Every person walking this earth, both those near and far—can have tremendous power in our lives: the power to speak words that lift us up or ones that crush us beneath their weight, to reinforce our belonging or magnify our isolation, to be the one remaining thread we hang by or the straw that finally breaks us.
It can be easy to focus only on the doubters, the discouragers, the hope stealers, the dream killers. Their presence can be so loud and so disheartening and so disruptive, that it can sap us of our resolve and obscure the sun from view. In a superhero analogy, those people and situations are the evil villains.
But there are radiant people of brilliant light among us, and I am trying to make sure I see them and treasure them; these ordinary superheroes who are daily reminding me of the good in this world.
This week I looked and I noticed them everywhere.
The families in my church who packed sack lunches for the children in a local summer program, the dozens of people who donated to the food drive my daughter and her girl scout troop just completed, the local school district and library who are making sure no child has to be hungry this summer by providing free lunches to all children every weekday this summer, the city work crew who halted the street work in front of our church during a memorial service, the 2 teenage boys I watched push an elderly gentleman’s car to safety after it stalled in the middle of an intersection, the friend who looked at me and seeing I was feeling overwhelmed gave me a hug and some words or reassurance.

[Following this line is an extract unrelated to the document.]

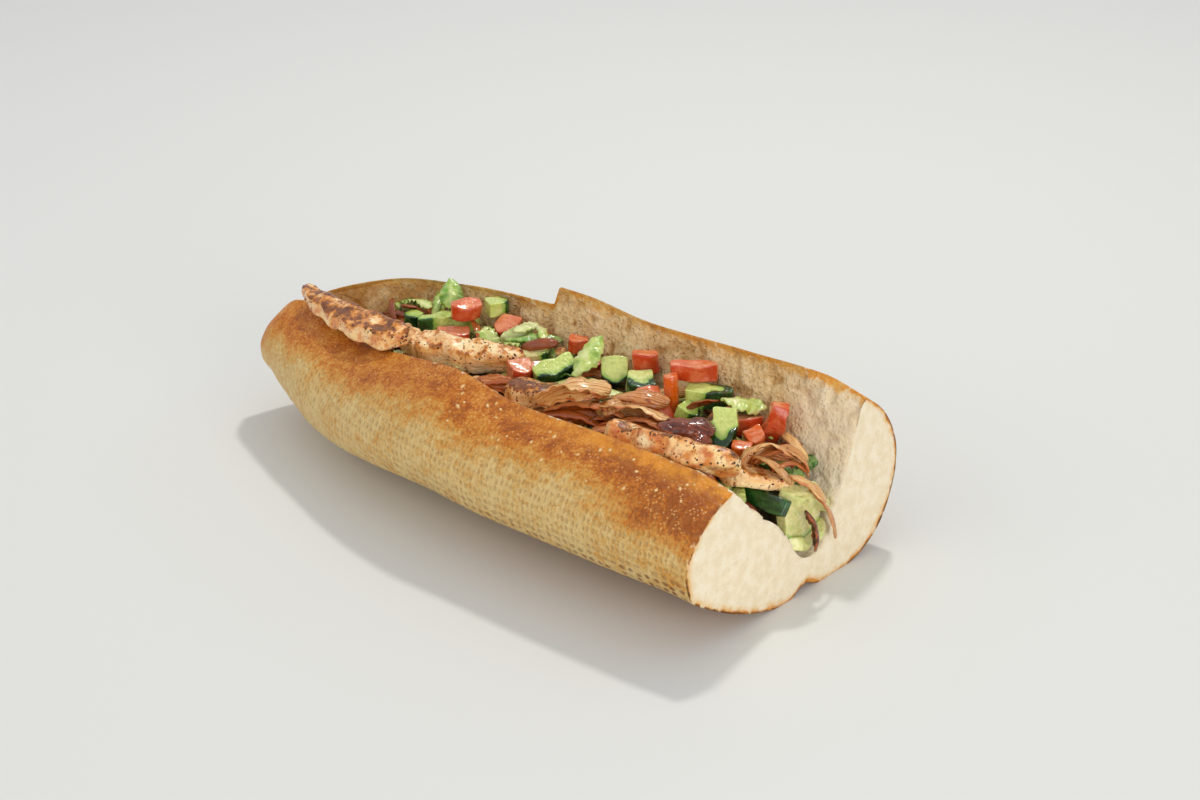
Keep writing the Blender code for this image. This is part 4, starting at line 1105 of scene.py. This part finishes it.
# %% The core of the bed
BED_START_X = -98 * MM
BED_END_X = 118 * MM
BED_TOP_Z = 42 * MM
BED_END_TOP_Z = 36 * MM
BED_FALL_X = 100 * MM
BED_LEAST_DEPTH = 5 * MM
CORE_GAP = 1.6 * MM


def bed_core():
    """Sections between the crumb and a rippled top, each a closed loop of floor and top, as one tube."""
    x = np.linspace(BED_START_X, BED_END_X, 150)
    _, inner = roll_outlines(x, 90)
    rings = []
    for station, line in zip(x, inner):
        fall = smoothstep((station - BED_FALL_X) / (BED_END_X - BED_FALL_X))
        top = max(BED_TOP_Z + (BED_END_TOP_Z - BED_TOP_Z) * fall, line[:, 1].min() + BED_LEAST_DEPTH)
        under = line[line[:, 1] < top]
        low, high = under[0, 0], under[-1, 0]
        y = np.linspace(low, high, 34)
        z = np.interp(y, line[:, 0], line[:, 1])
        middle = (low + high) / 2
        y = middle + (y - middle) * (1 - 2 * CORE_GAP / (high - low))
        z = np.minimum(z + CORE_GAP, top - 1 * MM)
        ring = np.concatenate([np.stack([y, z], 1), np.stack([y, 0 * y + top], 1)[::-1]])
        rings.append(np.column_stack([np.full(len(ring), station), ring]))
    rings = np.array(rings)
    points, triangles = tube(rings, *rings[[0, -1]].mean(axis=1))
    out = 1.6 * MM * layered_noise(points, 7 * MM, 3, 77) - 0.8 * MM
    up = normals_of(points, triangles)[:, 2] > 0.5
    points[:, 2] += np.where(up, out, 0)
    return points, triangles


def core_shade_finish():
    """Dark browns and greens under a wet coat: painted shade, as deep in the salad between the bits."""
    f = Finish("dark_shade_core", coat=(0.3,), Roughness=0.3)
    # Painted shade: these dark browns and greens stand for the shade deep in the gaps between the bits.
    base = f.mix(f.cloud(0.006, 3, 0.4, 0.6), (70, 62, 24), (112, 58, 26))
    base = f.mix(f.cloud(0.003, 3, 0.5, 0.7), base, (96, 112, 40))
    return f.wear(base, f.relief(f.cells(0.003), 0.001))


core_points, core_triangles = bed_core()
core = make_piece("dark_shade_core", core_points, core_triangles, core_shade_finish(), "lettuce", ["lettuce_bed"])
print("core", [round(s / MM, 1) for s in core.dimensions], "mm")

# %% Dropping the bits
LIFT = 0.9 * MM
MOST_LIFTS = 16
SQUEEZE = 0.72
BITS_START_X = BED_START_X + 5 * MM
BITS_END_X = 126 * MM
BITS_FROM_WALL = 3 * MM
BED_FALL = 6 * MM
BACK_RISE = 6 * MM
TIP_FALL = 3 * MM
FEET_Z = 50 * MM
solid_heap = BVHTree.FromPolygons(*(a.tolist() for a in joined(heap)))
laid = []


def spans_of_bed(x):
    """The least and greatest Y between the walls below the toppings' feet, at this x."""
    _, inner = roll_outlines(np.array([x]), 90)
    y, z = inner[0].T
    return y[z < FEET_Z].min(), y[z < FEET_Z].max()


def is_clear(points, triangles):
    """Whether a shape, squeezed toward its middle since soft bits press together, touches neither the big
    pieces nor the bits laid so far, nearest ones only."""
    middle = points.mean(axis=0)
    squeezed = middle + (points - middle) * SQUEEZE
    tree = BVHTree.FromPolygons(squeezed.tolist(), triangles.tolist())
    if solid_heap.overlap(tree):
        return None
    reach = np.linalg.norm(squeezed - middle, axis=1).max()
    for other, far, other_tree in laid:
        if np.linalg.norm(other - middle) < reach + far and other_tree.overlap(tree):
            return None
    return middle, reach, tree


def lay_bits(count, seed, shape_of, share_back, low, most_high, farthest=BITS_END_X):
    """Drops shapes on the bed at random places; each is lifted in small steps until it is clear, or left out.
    Low and most_high are heights above the floor. Both fall toward the cut end, and the most rises at the back
    and falls toward the tip."""
    random = np.random.default_rng(seed)
    shapes, tints = [], []
    for _ in range(count):
        x = random.uniform(BITS_START_X, farthest)
        front, back = spans_of_bed(x)
        across = random.beta(*((1.6, 1.0) if random.random() < share_back else (1.0, 1.6)))
        y = front + BITS_FROM_WALL + (back - front - 2 * BITS_FROM_WALL) * across
        turns = (random.uniform(0, 360), random.uniform(-35, 35), random.uniform(-60, 60))
        points, triangles, *stored = shape_of(random)
        points = turned(points, turns, (x, y, 0))
        fall = smoothstep((x - BED_FALL_X) / (BED_END_X - BED_FALL_X))
        floor_z = low - BED_FALL * fall - points[:, 2].min()
        highest = most_high - BED_FALL * fall + BACK_RISE * smoothstep((y - 12 * MM) / (18 * MM))
        highest = highest - TIP_FALL * (1 - smoothstep((x - BED_START_X - 9 * MM) / (12 * MM)))
        for lift in range(MOST_LIFTS):
            raised = points + [0, 0, floor_z + lift * LIFT]
            if raised[:, 2].max() > highest:
                break
            found = is_clear(raised, triangles)
            if found:
                laid.append(found)
                tints.append(np.full(len(points), random.uniform(0, 1)))
                shapes.append((raised, triangles, *stored, tints[-1]))
                break
    return shapes


def leaf_bit(random):
    """A small crinkled sheet of random size and curl."""
    size = (random.uniform(9, 24), random.uniform(4, 9), 0.5)
    form = (random.uniform(20, 100), random.uniform(20, 90), random.uniform(-70, 70))
    return thin_sheet(size, form, random.uniform(0, 9), 9.0, rows=20, columns=9, frill=0.16)


def onion_bit(random):
    """A narrow pointed sheet, random in size and curl."""
    size = (random.uniform(12, 26), random.uniform(2.5, 7), 0.8)
    form = (random.uniform(30, 120), random.uniform(30, 120), random.uniform(-50, 50))
    return thin_sheet(size, form, random.uniform(0, 9), 4.0, rows=18, columns=7)


def dice_bit(skin):
    """A way to make a small rounded box of random size, its skin spread by these degrees."""

    def shape(random):
        size = random.uniform(4.5, 8.5, 3) * [1, 1, 0.8]
        return dice(size, skin, int(random.integers(1000)), sides=28, rings=10, crisp=0.22)

    return shape


def crumb_bit(random):
    """A short chip of a chicken strip."""
    size = random.uniform(3, 7, 3) * [1.6, 1, 0.8]
    return chicken_strip(size, 0.1, int(random.integers(1000)), rings=16, sides=18)


# Six pale scraps of cucumber that fill the fold at its cut end: size, turns, and middle. They lie deeper than
# the skin reaches, so they show flesh only.
FLESH_DEPTH = 3
CUT_END_SCRAPS = (
    ((11, 8, 5), (30, 20, 10), (135, 5, 41)),
    ((8, 7, 5), (80, -20, 0), (137, 13, 40)),
    ((12, 9, 6), (10, 30, 20), (134, 11, 21)),
    ((9, 7, 5), (60, 10, -20), (137, 3, 22)),
    ((9, 8, 6), (40, 0, 30), (136, 18, 22)),
    ((8, 6, 5), (110, 30, 0), (137, 21, 31)),
)
cucumber_bits = []
for number, (size, turns, place) in enumerate(CUT_END_SCRAPS):
    points, triangles, local, depth = dice(size, CUCUMBER_SKIN, 200 + number, sides=40, rings=16, crisp=0.25)
    points = turned(points, turns, np.array(place) * MM)
    found = is_clear(points, triangles)
    if found:
        laid.append(found)
    cucumber_bits.append((points, triangles, local, depth + FLESH_DEPTH, np.full(len(points), 0.9)))
cucumber_bits += lay_bits(90, 1, dice_bit(CUCUMBER_SKIN), 0.95, 42 * MM, 51 * MM)
tomato_bits = lay_bits(150, 2, dice_bit(TOMATO_SKIN), 0.7, 42 * MM, 51 * MM, 106 * MM)
onion_bits = lay_bits(300, 3, onion_bit, 0.1, 42 * MM, 52 * MM)
leaf_bits = lay_bits(460, 4, leaf_bit, 0.85, 41 * MM, 52 * MM)
meat_bits = lay_bits(90, 5, crumb_bit, 0.1, 43 * MM, 51 * MM)
for name, bits, finish, kind, words in (
    ("chopped_cucumber", cucumber_bits, cucumber_wear, "cucumber", ("grain", "depth", "tint")),
    ("chopped_tomato", tomato_bits, tomato_wear, "tomato", ("grain", "depth", "tint")),
    ("onion_slivers", onion_bits, onion_wear, "fried_onion", ("on", "tint")),
    ("chopped_leaves", leaf_bits, leaf_wear, "lettuce", ("on", "tint")),
    ("meat_crumbs", meat_bits, meat_wear, "grilled_chicken", ("grain", "char", "spice")),
):
    points, triangles, *stored = joined(bits)
    make_piece(name, points, triangles, finish, kind, ["lettuce_bed"], **dict(zip(words, stored)))
    print(name, len(bits), "bits,", len(triangles), "triangles")

# %% [markdown]
# ## Pepper, herbs and seeds
# The meat and onion are dusted with ground pepper, paprika and dried herbs, and a few pale seeds stuck to
# the crust. Each is a tiny flattened octahedron that lies on the surface below it.


# %% Pepper, herbs and seeds
def flakes_on(points, normals, count, low, high, flat, seed):
    """Octahedra on random points of a surface: each one's axes are two tangents and the normal, scaled."""
    random = np.random.default_rng(seed)
    chosen = random.choice(len(points), count, replace=False)
    up = normals[chosen]
    side = np.cross(up, random.normal(size=(count, 3)))
    side /= np.linalg.norm(side, axis=1, keepdims=True)
    ahead = np.cross(up, side)
    size = random.uniform(low, high, (count, 1)) * MM / 2
    long = random.uniform(1.0, 2.0, (count, 1))
    corners = np.stack([side * long, ahead, -side * long, -ahead, up * flat, -up * flat], axis=1)
    corners = corners * size[:, None] + points[chosen][:, None]
    face = np.array([(0, 1, 4), (1, 2, 4), (2, 3, 4), (3, 0, 4), (1, 0, 5), (2, 1, 5), (3, 2, 5), (0, 3, 5)])
    faces = (np.arange(count)[:, None, None] * 6 + face).reshape(-1, 3)
    a, b, c = (corners.reshape(-1, 3)[faces[0, k]] for k in range(3))
    inward = np.dot(np.cross(b - a, c - a), a - points[chosen[0]]) < 0
    return corners.reshape(-1, 3), faces[:, ::-1] if inward else faces


def flake_finish(name, first, second):
    """Two shades, mixed by fine noise."""
    f = Finish(name, Roughness=0.5)
    base = f.mix(f.cloud(0.002, 2, 0.35, 0.65), first, second)
    return f.wear(base, f.relief(f.noise(0.0005, 2), 0.0001))


# The heap holds the roll, the meat, the dice, the petals, the leaves and the knots, in that order. The three
# strands at the cut end stay without pepper.
first_petal = 1 + len(CHICKEN) + len(CUCUMBER) + len(TOMATO)
first_knot = first_petal + len(ONION) + len(LETTUCE)
meats = joined(heap[1 : 1 + len(CHICKEN)])
petals = joined(heap[first_petal : first_petal + len(ONION)] + heap[first_knot:-3])
on_meat, on_onion = (meats[0], normals_of(*meats)), (petals[0], normals_of(*petals))
rim_far = roll_stored["rim"] / MM
baked = (rim_far > 3) & (rim_far < 22) & (roll_points[:, 1] < 0) & (np.abs(roll_points[:, 0] / MM - 66) < 60)
on_crust = (roll_points[baked], normals_of(roll_points, roll_triangles)[baked])
for name, (points, normals), count, low, high, shades, kind, node in (
    ("pepper", on_onion, 520, 0.35, 0.8, ((28, 18, 12), (70, 38, 20)), "fried_onion", "lettuce_bed"),
    ("herbs", on_meat, 420, 0.5, 1.2, ((52, 52, 20), (90, 52, 20)), "grilled_chicken", "chicken_2"),
    ("paprika", on_meat, 520, 0.4, 1.1, ((140, 50, 16), (180, 76, 24)), "grilled_chicken", "chicken_4"),
    ("seeds", on_crust, 30, 1.2, 2.0, ((240, 206, 146), (222, 170, 100)), "crust", "bread_roll"),
):
    points, triangles = flakes_on(points, normals, count, low, high, 0.45, len(name))
    make_piece(name, points, triangles, flake_finish(name, *shades), kind, [node])
    print(name, count)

We need to see the superheroes; to recognize the people who carry us, who lift us, who steady us when we are overcome by all that feels so very wrong. Each of us reach moments when we find ourselves crushed under the weight of a world that can so often be “too much”. When we allow enough space in those moments for people to show us compassion and decency and love and courage; we allow enough space for an everyday superhero to save us. They swoop into our living rooms, news feeds, and peripheral vision at just the right time, and remind us that we are not in this life alone.
Sometimes that can be enough.
On the rough days we need to let ourselves be saved by someone else; to let another’s reassuring presence rescue us, to allow their lives to be the catalyst for our hope in those moments when hope is hard to come by.
And the truth is, we all have this same potentially saving power. Because of this, we need to continue to speak and care and love and forgive, and do our work and raise our families and live well, and look into the eyes of strangers and to ask how they are and really want to know—because other people are watching us and counting on us. For someone else, we might be the difference in the day.
So look around you today and take note of the people who are sustaining you; those who through humor, goodness, talent, empathy, or righteous anger, show you heroic things and give you the strength to go on. Look carefully at the good people crossing your path and you may notice a cape trailing behind.
See the superheroes who are saving you, and be encouraged.
Back to Wonder Woman. At some point I “outgrew” her the same way I outgrew other fictional heroines of my childhood. She always remained my “favorite superhero”, but I never spent anytime as an adult really thinking about her and what she represents. That all changed last weekend when we had a family movie date to see the new Wonder Woman movie. If you haven’t seen it, I highly recommend it. Hopefully I am not spoiling it for those who have yet to see it, but Wonder Woman’s closing words of the movie are a testament to the power of love – the greatest superpower each and everyone us possesses. The super power that we can use to change our world each and every day.
“I USED TO WANT TO SAVE THE WORLD. TO END WAR AND BRING PEACE TO MANKIND. BUT THEN, I GLIMPSED THE DARKNESS THAT LIVES WITHIN THEIR LIGHT. AND I LEARNED THAT INSIDE EVERY ONE OF THEM, THERE WILL ALWAYS BE BOTH. A CHOICE EACH MUST MAKE FOR THEMSELVES. SOMETHING NO HERO WILL EVER DEFEAT. AND NOW I KNOW, THAT ONLY LOVE CAN TRULY SAVE THE WORLD. SO I STAY, I FIGHT, AND I GIVE, FOR THE WORLD I KNOW CAN BE.”